Effects of adhesive disbond and thermal residual stresses on the fatigue life of cracked 2024-T3 aluminum panels repaired with a composite patch

Abstract The technology of bonded composite repair has displayed its effectiveness in increasing the residual fatigue life of cracked aeronautical structures. However, two major phenomena reduce the performance of this technique; the adhesive disbond by the fatigue load and the thermal residual stresses due to the adhesive curing. In this study, the effects of the adhesive disbond and the thermal residual stresses on the fatigue life of repaired cracked aluminum plate were analyzed experimentally and numerically. Fatigue tests were performed on cracked 2024-T3 aluminum alloy specimens repaired using carbon/epoxy patches that have artificial disbonds, to highlight the adhesive disbond effect. Fatigue tests were performed on repaired specimen bonded with elevated temperature cure and ambient temperature cure adhesives to evaluate the effect of the thermal residual stresses.

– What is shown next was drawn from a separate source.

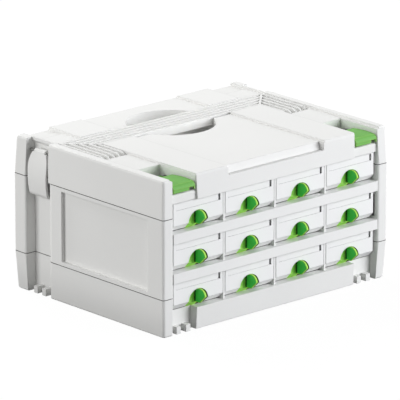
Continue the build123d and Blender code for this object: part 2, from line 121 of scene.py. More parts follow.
CAMERA_PLACE = (-4.43625, -4.93074, 2.12907)
CAMERA_TARGET = (-0.002249, 0.005, 0.113851)
CAMERA_LENS = 473.34
CAMERA_SENSOR = 36.0
CAMERA_CLIP = (0.1, 60.0)

# Colour sockets of a Mix node
MIX_COLOR_A = 6
MIX_COLOR_B = 7
MIX_COLOR_RESULT = 2


# Sizes and colours that a user would change

class PlasticSettings(bpy.types.PropertyGroup):
    """Colours and surface of the moulded plastics, and the colours of the painted shade and painted
    highlights on the green parts.
    """

    case_color: bpy.props.FloatVectorProperty(
        name="Case", description="Colour of the housings, handle and rear latches",
        subtype="COLOR", size=4, min=0.0, max=1.0, default=(0.80, 0.80, 0.785, 1.0))
    rack_color: bpy.props.FloatVectorProperty(
        name="Rack", description="Colour of the shelves and dividers",
        subtype="COLOR", size=4, min=0.0, max=1.0, default=(0.82, 0.82, 0.81, 1.0))
    drawer_color: bpy.props.FloatVectorProperty(
        name="Drawers", description="Colour of the drawer trays",
        subtype="COLOR", size=4, min=0.0, max=1.0, default=(0.85, 0.85, 0.845, 1.0))
    label_color: bpy.props.FloatVectorProperty(
        name="Labels", description="Colour of the blank label strips",
        subtype="COLOR", size=4, min=0.0, max=1.0, default=(0.84, 0.84, 0.835, 1.0))
    grip_color: bpy.props.FloatVectorProperty(
        name="Grips", description="Colour of the drawer grips",
        subtype="COLOR", size=4, min=0.0, max=1.0, default=(0.36, 0.80, 0.13, 1.0))
    # Painted highlight: lighter green along the thin edges of the grips
    grip_edge_highlight_color: bpy.props.FloatVectorProperty(
        name="Grip edges", description="Lighter green along the thin edges of the grips",
        subtype="COLOR", size=4, min=0.0, max=1.0, default=(0.60, 0.88, 0.12, 1.0))
    # Painted shade: deeper green on the upright sides of the fins
    grip_fin_shade_color: bpy.props.FloatVectorProperty(
        name="Grip fins", description="Deeper green on both sides of the fins",
        subtype="COLOR", size=4, min=0.0, max=1.0, default=(0.10, 0.80, 0.13, 1.0))
    latch_color: bpy.props.FloatVectorProperty(
        name="Front latches", description="Colour of the sliding front latches",
        subtype="COLOR", size=4, min=0.0, max=1.0, default=(0.19, 0.47, 0.115, 1.0))
    # Painted highlight: lighter green along the edges and ribs of the front latches
    latch_edge_highlight_color: bpy.props.FloatVectorProperty(
        name="Latch edges",
        description="Lighter green along the edges and ribs of the front latches",
        subtype="COLOR", size=4, min=0.0, max=1.0, default=(0.34, 0.57, 0.14, 1.0))
    # Painted shade: dark green deep in the hollows of grips and latches
    hollow_shade_color: bpy.props.FloatVectorProperty(
        name="Hollows", description="Dark green deep in the hollows of grips and latches",
        subtype="COLOR", size=4, min=0.0, max=1.0, default=(0.01, 0.04, 0.015, 1.0))
    pin_color: bpy.props.FloatVectorProperty(
        name="Pins", description="Colour of the hinge pins",
        subtype="COLOR", size=4, min=0.0, max=1.0, default=(0.22, 0.22, 0.21, 1.0))
    edge_radius: bpy.props.FloatProperty(
        name="Edge radius", description="Radius of the moulded edges",
        unit="LENGTH", min=0.0, default=0.0007)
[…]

To analyze the effects of the two phenomena, the finite element method was used to compute the stress intensity factor at the front of repaired cracks. The experimental results indicate that fatigue life is significantly reduced by the presence of an initial adhesive disbond and thermal residual stresses. The numerical results are consistent with the experimental observations, and reveal that the stress intensity factor increases with an increase in the disbond width. Moreover, it also increases in the presence of thermal residual stresses.